Roth IRA vs. Traditional IRA which one should I choose?

An individual retirement account (IRA) is a means to save for retirement while also saving taxes. Designed largely for self-employed individuals who do not have access to an employer retirement plan such as a 401(k). Traditional IRAs and Roth IRAs are the two varieties of IRAs.

Though their objectives are identical, regular and Roth IRAs differ in important respects.

Roth IRA vs. Traditional IRA:

  • Taxes: The distinction between a standard IRA and a Roth IRA is based on taxes. A Roth IRA allows you to contribute cash on which you have already paid income taxes, sometimes known as post-tax income. A typical IRA allows you to contribute money that has not yet been taxed, known as pre-tax income, which can lessen your taxable income today. Do you suppose you are in a lower income tax bracket now than you will be in retirement? If so, make a post-tax contribution to a Roth IRA. You pay income taxes up front, but the amount may be significantly lower than if you were to pay taxes on retirement withdrawals. Contribute pre-tax income to a traditional IRA if you believe your income tax band will be lower in retirement. You will have to pay income tax on withdrawals in retirement, but the cost may be less than if you paid now.

  • Early Withdrawals: A Roth IRA offers the flexibility of early withdrawals. Because a Roth IRA account is funded with money you've already paid taxes on, you can withdraw contributions tax-free and penalty-free at any time. Traditional IRA withdrawals are normally only accessible after you reach the age of 59. You can still take early withdrawals from a traditional IRA, but you'll owe income taxes and, in most cases, a 10% early withdrawal penalty to the IRS. Similarly, early withdrawals of earnings from a Roth IRA must be taxed, and you may be subject to a 10% IRS penalty. For a limited number of IRS-approved purposes, you can avoid the 10% penalty on early withdrawals from a traditional IRA or early withdrawals of gains from a Roth IRA. These include permanent disability, paying higher education expenses or substantially equal periodic payments (SEPPs) under rule 72(t).

  • Minimum Distributions Required: Roth IRAs differ significantly from standard IRAs once you retire: there are no required minimum distributions (RMDs) with a Roth IRA. All other tax-advantaged retirement accounts require you to start withdrawing funds when you reach the age of 72. RMD amounts are computed annually based on your life expectancy and overall account balance, but you are not required to spend your RMDs. The ability to avoid required withdrawals in retirement might be a significant benefit of a Roth IRA.
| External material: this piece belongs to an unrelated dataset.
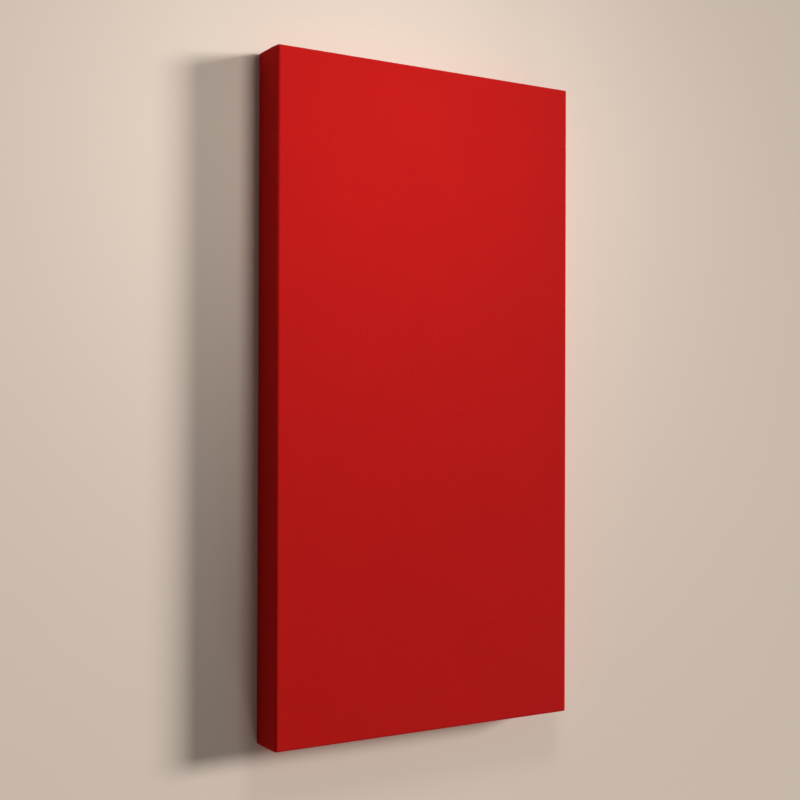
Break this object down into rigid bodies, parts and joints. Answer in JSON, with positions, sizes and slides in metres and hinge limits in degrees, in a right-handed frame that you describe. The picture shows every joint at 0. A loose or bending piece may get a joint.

For most people, the only advantage of a regular IRA is the tax break. And we're not ignoring this benefit: it can be a major advantage for high incomes and a wonderful incentive for folks who might otherwise forego retirement savings. In the short term, it effectively makes saving for retirement "cheaper," because the tax savings each year reduce the cost of your contributions. However, you will eventually have to face that tax burden in retirement, so unless you absolutely need that upfront tax reduction, a Roth IRA is hard to beat.